Leslie Van Houten (R), the youngest of the Manson Family, could soon be released.

Leslie Van Houten (R), the youngest of the Manson Family, could soon be released. Photo: AP

Leslie Van Houten, the youngest of the Manson Family murderers, is the first to be been granted parole by a California board.

Van Houten, who was 19 when she killed for Manson during a series of murders that terrorised Los Angeles over the summer of 1969, appeared before a parole panel for the 21st time on Wednesday.

The decision now goes through a process of review in which Governor Jerry Brown may uphold, reverse or modify the decision.

He could also send the matter to the full Board of Parole Hearings, or take no action, in which case the parole decision would stand. 

Leslie Van Houten

Van Houten has been described as a model prisoner. Photo: Getty

A similar panel at the California Institution for Women in Chino, where Van Houten, 68, is incarcerated, granted her parole last year but was overruled by the governor. 

Van Houten has candidly described how she joined several other members of the “Manson Family” in killing Los Angeles grocer Leno La Bianca and his wife, Rosemary, in their home on August 9, 1969. 

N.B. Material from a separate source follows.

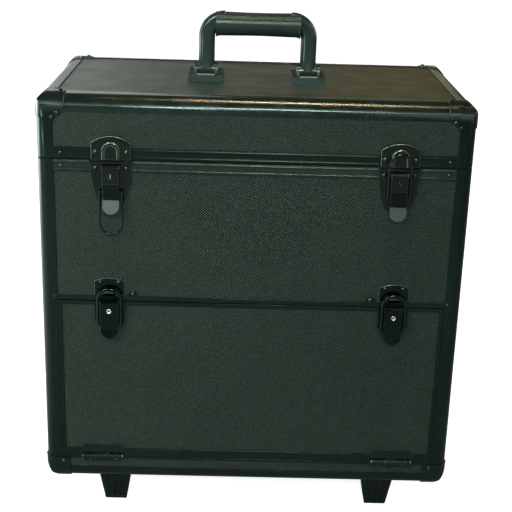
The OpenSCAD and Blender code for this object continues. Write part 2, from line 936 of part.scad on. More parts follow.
module lid_corner_caps() {
    color([0.07, 0.10, 0.09]) place() both_x() both_y() {
        skin(-cap_t, 0) translate([0, 0, z_top + cap_t + 0.5]) mirror([0, 0, 1]) cap_zone(26, 24);
        along_y(panel_y, hd + cap_t) difference() {
            translate([hw - 24, z_top - 25]) square([24 - leg_v, 25 - lid_leg]);
            translate([hw - 24, z_top - 25]) circle(7.5);
        }
    }
}

module lid_rivets() {
    color([0.22, 0.27, 0.25]) place() {
        both_x() both_y() {
            back_rivet(hw - 20, hd + cap_t, z_top - 17, 2.1, 1.2);
            back_rivet(hw - 15, hd + cap_t, z_top - 21.5, 1.7, 1);
            back_rivet(rim_rivet_x, hd, z_lid + rim_h/2, 2, 1.2);
            side_rivet(hw, hd - side_rivet_in, z_lid + rim_h/2, 2, 1.2);
            translate([hw - 22, hd - 14, z_top + cap_t]) rivet(1.9, 1.1);
        }
        both_x() for (dx = [-14, 14]) {
            front_rivet(upper_x + dx, hd + 2.6, z_lid + 7.4, 2.2, 1.2);
            back_rivet(rear_x + dx*1.5, hd + 1.5, z_lid + 14, 2.2, 1.2);
        }
    }
}

module lid_hinge_leaves() {
    color([0.20, 0.23, 0.22]) place() for (x = [-rear_x, rear_x]) {
        translate([x, 0, 0]) leaf(rear_w, 5, 1, rear_r, rear_pin + run, rear_y, z_part,
            z_part + 3.6, z_part + rear_leaf, hd, 1.5);
    }
}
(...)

She was not with Manson followers the night before when they killed pregnant actress Sharon Tate – the then-wife of famous film director Roman Polanski – and four others during a similar bloody rampage. 

Manson’s followers in all committed nine murders at four locations in July and August 1969, becoming arguably the United States’ most notorious serial killers.

At her parole hearing last year, Van Houten said she helped hold down Rosemary La Bianca while another Manson follower stabbed her repeatedly. She then took up a knife herself and added more than a dozen stab wounds. 

Manson is next due for a parole hearing in 2027. Photo: AP

“I don’t let myself off the hook. I don’t find parts in any of this that makes me feel the slightest bit good about myself,” she said.

Van Houten had been a high school homecoming princess, athlete and cheerleader before dropping out of school and joining the group who considered Manson, – a career con man and petty criminal – to be a Christ-like figure.

She has testified that the trauma of her parents’ divorce, her teen pregnancy and other problems led her to drop out of school, run away from home, become involved in drugs and eventually join Manson’s cult.

Since she was incarcerated more than 40 years ago, Van Houten has been a model prisoner and earned college degrees.

Members of the Tate and La Bianca families have repeatedly argued against granting parole to her or any other Manson follower who took part in the killings.

None has been freed, and one, Susan Atkins, died in prison in 2009.

Manson, now aged 82, is serving nine life sentences at Corcoran State Prison in Central California.

He was denied parole for the 12th time in 2012 and is not eligible again until 2027.

His original death sentence was commuted to life in 1977.